Output the lines that follow exactly as they are.

Modeling code records

· · · ·

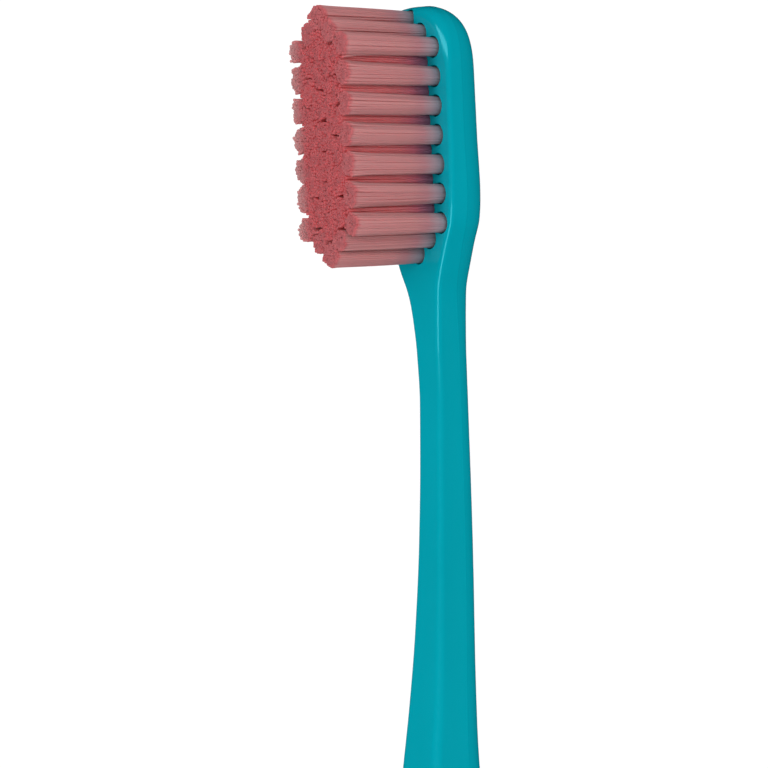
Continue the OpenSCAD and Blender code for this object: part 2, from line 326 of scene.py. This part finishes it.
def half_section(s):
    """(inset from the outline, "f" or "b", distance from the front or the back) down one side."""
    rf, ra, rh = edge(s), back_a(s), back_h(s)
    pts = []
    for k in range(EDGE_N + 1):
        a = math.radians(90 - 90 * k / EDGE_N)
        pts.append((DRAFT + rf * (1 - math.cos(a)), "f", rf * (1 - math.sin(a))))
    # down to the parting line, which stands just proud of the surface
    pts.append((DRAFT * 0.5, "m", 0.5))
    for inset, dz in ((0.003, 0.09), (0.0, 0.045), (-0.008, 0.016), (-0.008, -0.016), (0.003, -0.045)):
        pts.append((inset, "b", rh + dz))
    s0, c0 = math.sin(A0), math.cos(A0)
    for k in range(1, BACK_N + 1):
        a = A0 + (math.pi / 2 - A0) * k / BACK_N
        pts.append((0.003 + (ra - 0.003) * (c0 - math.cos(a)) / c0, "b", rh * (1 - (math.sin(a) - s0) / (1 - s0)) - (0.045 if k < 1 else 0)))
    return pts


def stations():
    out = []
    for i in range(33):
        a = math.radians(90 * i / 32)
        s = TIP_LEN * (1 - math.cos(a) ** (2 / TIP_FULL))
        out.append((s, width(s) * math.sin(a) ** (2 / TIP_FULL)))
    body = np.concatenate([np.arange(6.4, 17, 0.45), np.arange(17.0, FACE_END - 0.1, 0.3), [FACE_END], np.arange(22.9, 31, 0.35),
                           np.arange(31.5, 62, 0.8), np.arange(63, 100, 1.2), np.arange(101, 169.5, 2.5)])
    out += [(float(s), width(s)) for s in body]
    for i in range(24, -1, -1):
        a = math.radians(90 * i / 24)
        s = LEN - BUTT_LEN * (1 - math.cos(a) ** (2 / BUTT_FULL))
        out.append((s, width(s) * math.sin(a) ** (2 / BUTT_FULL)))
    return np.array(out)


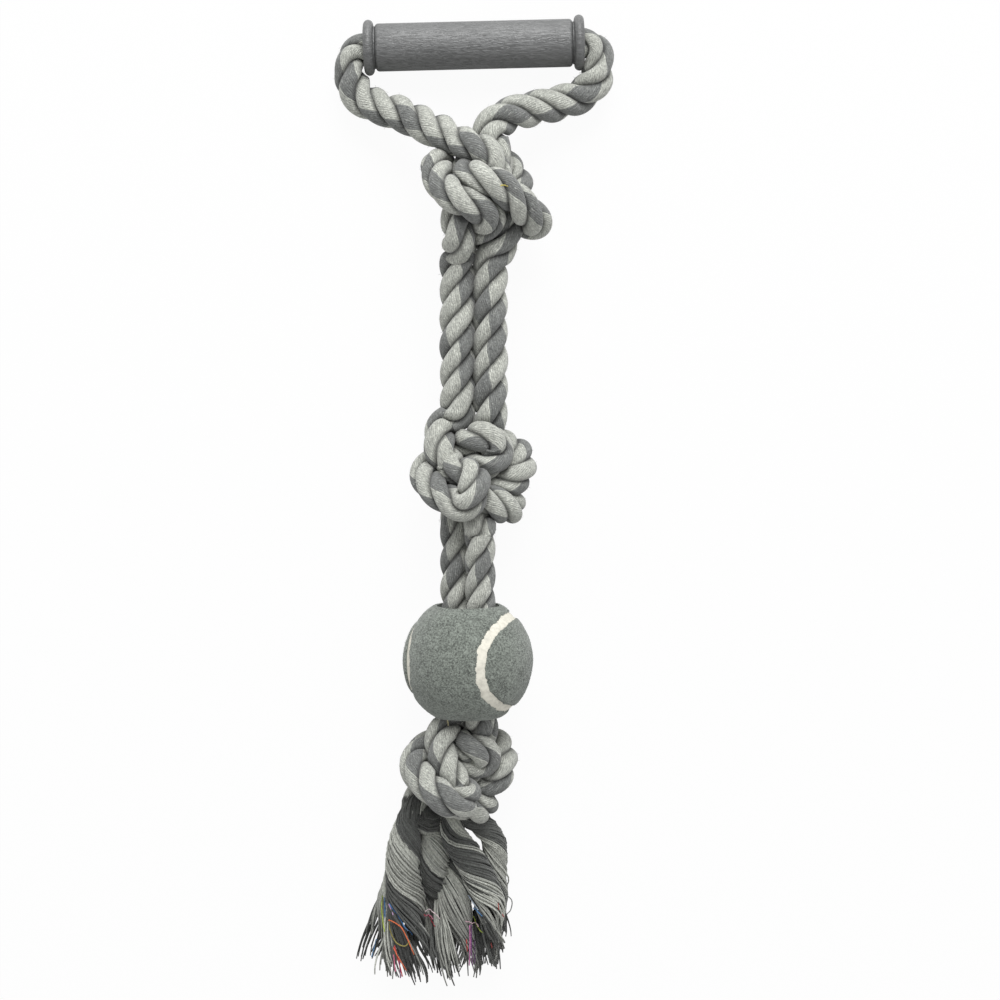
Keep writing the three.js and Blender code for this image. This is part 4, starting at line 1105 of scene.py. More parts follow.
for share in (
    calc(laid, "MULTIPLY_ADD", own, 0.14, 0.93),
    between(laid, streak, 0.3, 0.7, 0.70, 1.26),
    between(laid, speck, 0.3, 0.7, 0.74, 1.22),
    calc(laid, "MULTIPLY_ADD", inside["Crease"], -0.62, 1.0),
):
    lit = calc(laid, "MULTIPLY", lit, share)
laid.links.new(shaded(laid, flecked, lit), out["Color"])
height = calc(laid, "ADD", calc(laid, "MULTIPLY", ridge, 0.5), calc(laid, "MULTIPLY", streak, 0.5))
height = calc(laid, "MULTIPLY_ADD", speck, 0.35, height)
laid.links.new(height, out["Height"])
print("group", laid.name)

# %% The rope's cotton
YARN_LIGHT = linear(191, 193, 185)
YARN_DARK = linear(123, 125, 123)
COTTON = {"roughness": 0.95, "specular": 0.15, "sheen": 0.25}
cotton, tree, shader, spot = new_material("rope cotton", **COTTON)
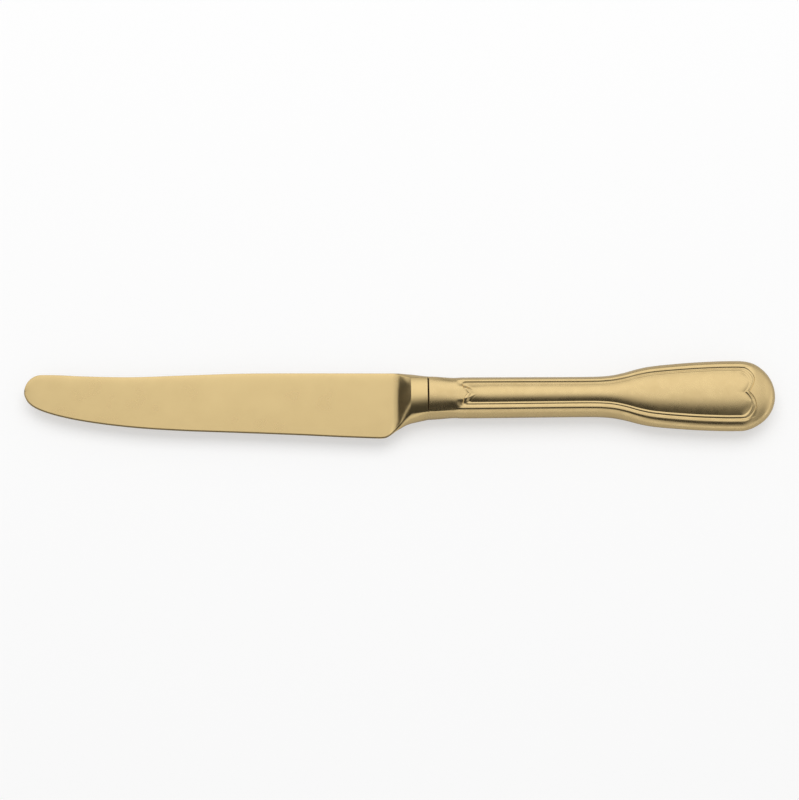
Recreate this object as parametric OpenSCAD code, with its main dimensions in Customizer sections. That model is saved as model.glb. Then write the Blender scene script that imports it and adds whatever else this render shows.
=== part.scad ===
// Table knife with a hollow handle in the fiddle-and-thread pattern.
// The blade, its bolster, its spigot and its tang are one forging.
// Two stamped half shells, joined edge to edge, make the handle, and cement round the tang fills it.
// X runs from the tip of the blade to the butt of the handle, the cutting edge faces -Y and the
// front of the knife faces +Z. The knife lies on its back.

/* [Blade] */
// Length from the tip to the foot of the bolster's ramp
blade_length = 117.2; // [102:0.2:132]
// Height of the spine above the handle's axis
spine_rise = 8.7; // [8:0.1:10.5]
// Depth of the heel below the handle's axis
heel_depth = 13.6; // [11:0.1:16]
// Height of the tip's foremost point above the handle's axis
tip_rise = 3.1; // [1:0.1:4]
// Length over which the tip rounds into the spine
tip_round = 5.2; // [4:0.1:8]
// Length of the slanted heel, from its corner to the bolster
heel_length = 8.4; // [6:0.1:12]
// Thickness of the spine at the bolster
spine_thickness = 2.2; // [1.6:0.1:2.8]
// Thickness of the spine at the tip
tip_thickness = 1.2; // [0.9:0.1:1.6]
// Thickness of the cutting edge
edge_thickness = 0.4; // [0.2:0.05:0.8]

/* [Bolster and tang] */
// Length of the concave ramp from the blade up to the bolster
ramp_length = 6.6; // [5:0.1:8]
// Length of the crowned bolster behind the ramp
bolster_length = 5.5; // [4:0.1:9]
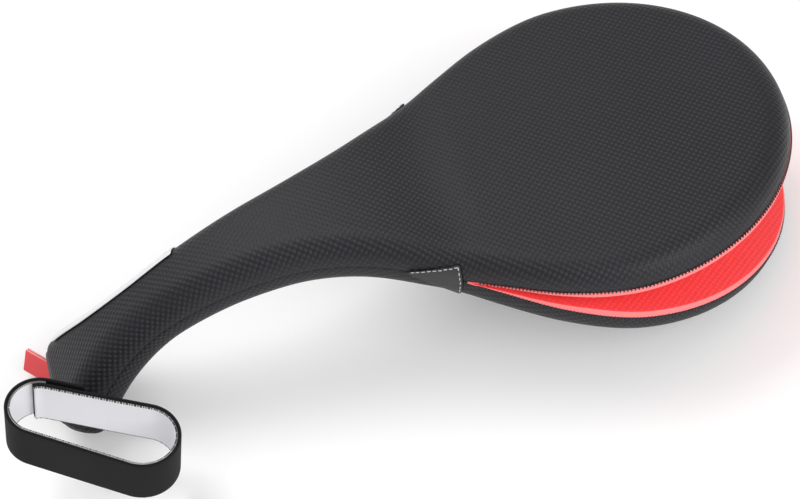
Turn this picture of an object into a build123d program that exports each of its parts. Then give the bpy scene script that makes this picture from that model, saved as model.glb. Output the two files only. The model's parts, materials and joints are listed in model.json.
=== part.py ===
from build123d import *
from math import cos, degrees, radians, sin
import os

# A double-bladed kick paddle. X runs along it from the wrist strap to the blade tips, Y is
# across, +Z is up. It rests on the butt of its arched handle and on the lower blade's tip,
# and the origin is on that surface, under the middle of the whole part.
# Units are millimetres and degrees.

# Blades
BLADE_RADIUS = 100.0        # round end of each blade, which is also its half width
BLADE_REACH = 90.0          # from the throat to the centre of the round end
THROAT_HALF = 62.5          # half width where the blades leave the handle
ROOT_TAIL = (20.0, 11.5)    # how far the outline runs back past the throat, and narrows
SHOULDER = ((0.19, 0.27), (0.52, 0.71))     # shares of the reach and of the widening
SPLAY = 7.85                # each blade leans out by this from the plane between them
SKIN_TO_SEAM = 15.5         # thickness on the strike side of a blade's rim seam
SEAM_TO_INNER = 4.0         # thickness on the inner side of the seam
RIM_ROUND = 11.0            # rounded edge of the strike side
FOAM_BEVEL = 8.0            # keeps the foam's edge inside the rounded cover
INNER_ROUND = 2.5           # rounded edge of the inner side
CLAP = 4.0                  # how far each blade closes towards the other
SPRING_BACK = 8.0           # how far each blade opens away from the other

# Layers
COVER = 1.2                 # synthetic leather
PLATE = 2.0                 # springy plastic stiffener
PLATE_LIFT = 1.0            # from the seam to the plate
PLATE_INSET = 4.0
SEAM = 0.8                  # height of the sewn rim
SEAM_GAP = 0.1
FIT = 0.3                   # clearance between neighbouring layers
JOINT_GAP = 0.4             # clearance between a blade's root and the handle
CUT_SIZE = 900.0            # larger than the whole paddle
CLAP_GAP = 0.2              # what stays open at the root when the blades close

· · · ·

__Written solution__.
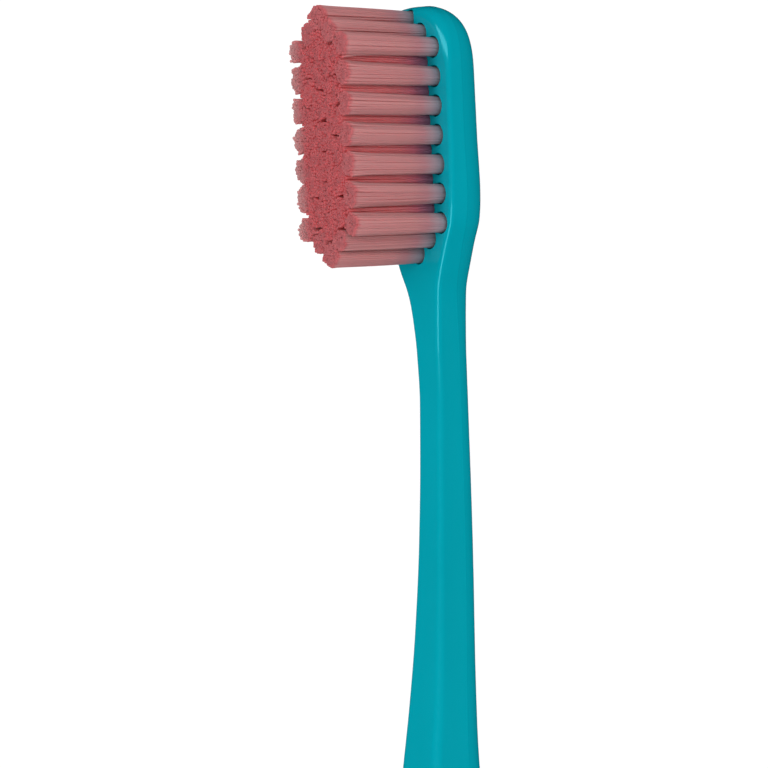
Continue the OpenSCAD and Blender code for this object: part 2, from line 326 of scene.py. This part finishes it.
def half_section(s):
    """(inset from the outline, "f" or "b", distance from the front or the back) down one side."""
    rf, ra, rh = edge(s), back_a(s), back_h(s)
    pts = []
    for k in range(EDGE_N + 1):
        a = math.radians(90 - 90 * k / EDGE_N)
        pts.append((DRAFT + rf * (1 - math.cos(a)), "f", rf * (1 - math.sin(a))))
    # down to the parting line, which stands just proud of the surface
    pts.append((DRAFT * 0.5, "m", 0.5))
    for inset, dz in ((0.003, 0.09), (0.0, 0.045), (-0.008, 0.016), (-0.008, -0.016), (0.003, -0.045)):
        pts.append((inset, "b", rh + dz))
    s0, c0 = math.sin(A0), math.cos(A0)
    for k in range(1, BACK_N + 1):
        a = A0 + (math.pi / 2 - A0) * k / BACK_N
        pts.append((0.003 + (ra - 0.003) * (c0 - math.cos(a)) / c0, "b", rh * (1 - (math.sin(a) - s0) / (1 - s0)) - (0.045 if k < 1 else 0)))
    return pts


def stations():
    out = []
    for i in range(33):
        a = math.radians(90 * i / 32)
        s = TIP_LEN * (1 - math.cos(a) ** (2 / TIP_FULL))
        out.append((s, width(s) * math.sin(a) ** (2 / TIP_FULL)))
    body = np.concatenate([np.arange(6.4, 17, 0.45), np.arange(17.0, FACE_END - 0.1, 0.3), [FACE_END], np.arange(22.9, 31, 0.35),
                           np.arange(31.5, 62, 0.8), np.arange(63, 100, 1.2), np.arange(101, 169.5, 2.5)])
    out += [(float(s), width(s)) for s in body]
    for i in range(24, -1, -1):
        a = math.radians(90 * i / 24)
        s = LEN - BUTT_LEN * (1 - math.cos(a) ** (2 / BUTT_FULL))
        out.append((s, width(s) * math.sin(a) ** (2 / BUTT_FULL)))
    return np.array(out)


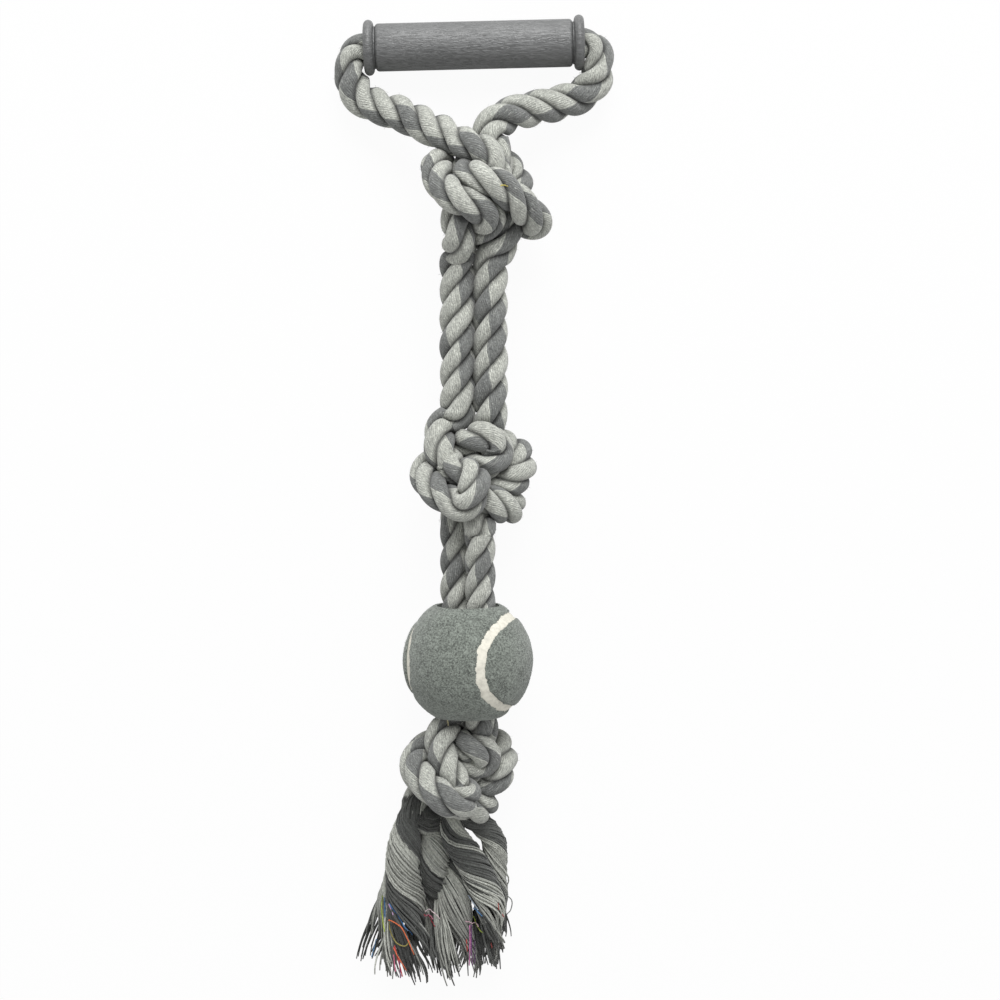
Keep writing the three.js and Blender code for this image. This is part 4, starting at line 1105 of scene.py. More parts follow.
for share in (
    calc(laid, "MULTIPLY_ADD", own, 0.14, 0.93),
    between(laid, streak, 0.3, 0.7, 0.70, 1.26),
    between(laid, speck, 0.3, 0.7, 0.74, 1.22),
    calc(laid, "MULTIPLY_ADD", inside["Crease"], -0.62, 1.0),
):
    lit = calc(laid, "MULTIPLY", lit, share)
laid.links.new(shaded(laid, flecked, lit), out["Color"])
height = calc(laid, "ADD", calc(laid, "MULTIPLY", ridge, 0.5), calc(laid, "MULTIPLY", streak, 0.5))
height = calc(laid, "MULTIPLY_ADD", speck, 0.35, height)
laid.links.new(height, out["Height"])
print("group", laid.name)

# %% The rope's cotton
YARN_LIGHT = linear(191, 193, 185)
YARN_DARK = linear(123, 125, 123)
COTTON = {"roughness": 0.95, "specular": 0.15, "sheen": 0.25}
cotton, tree, shader, spot = new_material("rope cotton", **COTTON)
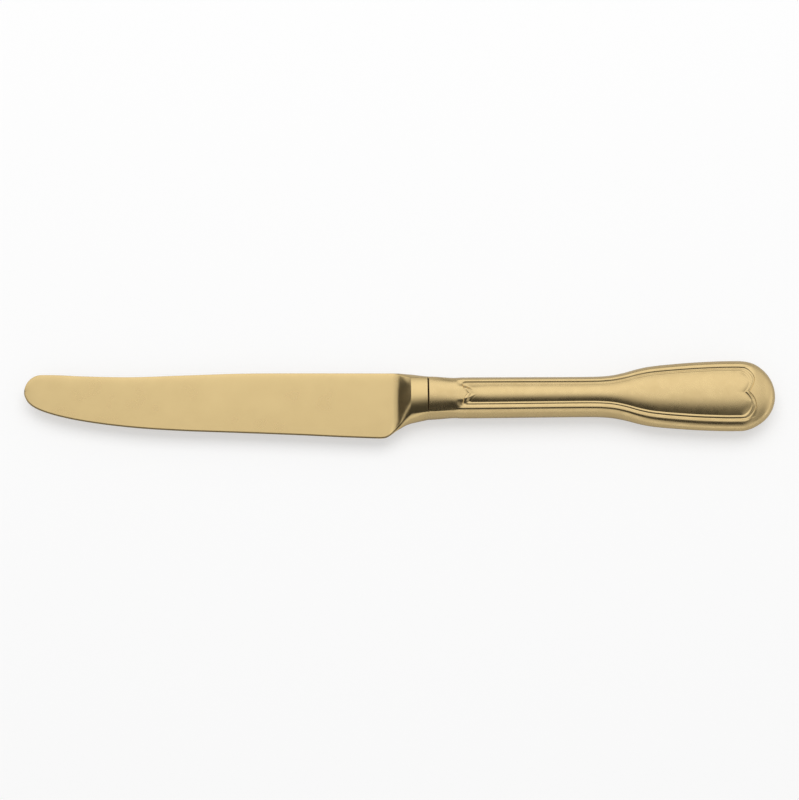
Recreate this object as parametric OpenSCAD code, with its main dimensions in Customizer sections. That model is saved as model.glb. Then write the Blender scene script that imports it and adds whatever else this render shows.
=== part.scad ===
// Table knife with a hollow handle in the fiddle-and-thread pattern.
// The blade, its bolster, its spigot and its tang are one forging.
// Two stamped half shells, joined edge to edge, make the handle, and cement round the tang fills it.
// X runs from the tip of the blade to the butt of the handle, the cutting edge faces -Y and the
// front of the knife faces +Z. The knife lies on its back.

/* [Blade] */
// Length from the tip to the foot of the bolster's ramp
blade_length = 117.2; // [102:0.2:132]
// Height of the spine above the handle's axis
spine_rise = 8.7; // [8:0.1:10.5]
// Depth of the heel below the handle's axis
heel_depth = 13.6; // [11:0.1:16]
// Height of the tip's foremost point above the handle's axis
tip_rise = 3.1; // [1:0.1:4]
// Length over which the tip rounds into the spine
tip_round = 5.2; // [4:0.1:8]
// Length of the slanted heel, from its corner to the bolster
heel_length = 8.4; // [6:0.1:12]
// Thickness of the spine at the bolster
spine_thickness = 2.2; // [1.6:0.1:2.8]
// Thickness of the spine at the tip
tip_thickness = 1.2; // [0.9:0.1:1.6]
// Thickness of the cutting edge
edge_thickness = 0.4; // [0.2:0.05:0.8]

/* [Bolster and tang] */
// Length of the concave ramp from the blade up to the bolster
ramp_length = 6.6; // [5:0.1:8]
// Length of the crowned bolster behind the ramp
bolster_length = 5.5; // [4:0.1:9]
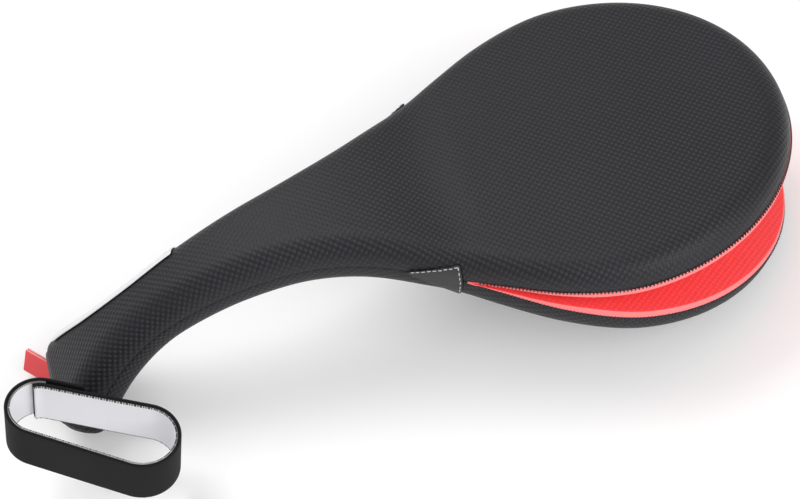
Turn this picture of an object into a build123d program that exports each of its parts. Then give the bpy scene script that makes this picture from that model, saved as model.glb. Output the two files only. The model's parts, materials and joints are listed in model.json.
=== part.py ===
from build123d import *
from math import cos, degrees, radians, sin
import os

# A double-bladed kick paddle. X runs along it from the wrist strap to the blade tips, Y is
# across, +Z is up. It rests on the butt of its arched handle and on the lower blade's tip,
# and the origin is on that surface, under the middle of the whole part.
# Units are millimetres and degrees.

# Blades
BLADE_RADIUS = 100.0        # round end of each blade, which is also its half width
BLADE_REACH = 90.0          # from the throat to the centre of the round end
THROAT_HALF = 62.5          # half width where the blades leave the handle
ROOT_TAIL = (20.0, 11.5)    # how far the outline runs back past the throat, and narrows
SHOULDER = ((0.19, 0.27), (0.52, 0.71))     # shares of the reach and of the widening
SPLAY = 7.85                # each blade leans out by this from the plane between them
SKIN_TO_SEAM = 15.5         # thickness on the strike side of a blade's rim seam
SEAM_TO_INNER = 4.0         # thickness on the inner side of the seam
RIM_ROUND = 11.0            # rounded edge of the strike side
FOAM_BEVEL = 8.0            # keeps the foam's edge inside the rounded cover
INNER_ROUND = 2.5           # rounded edge of the inner side
CLAP = 4.0                  # how far each blade closes towards the other
SPRING_BACK = 8.0           # how far each blade opens away from the other

# Layers
COVER = 1.2                 # synthetic leather
PLATE = 2.0                 # springy plastic stiffener
PLATE_LIFT = 1.0            # from the seam to the plate
PLATE_INSET = 4.0
SEAM = 0.8                  # height of the sewn rim
SEAM_GAP = 0.1
FIT = 0.3                   # clearance between neighbouring layers
JOINT_GAP = 0.4             # clearance between a blade's root and the handle
CUT_SIZE = 900.0            # larger than the whole paddle
CLAP_GAP = 0.2              # what stays open at the root when the blades close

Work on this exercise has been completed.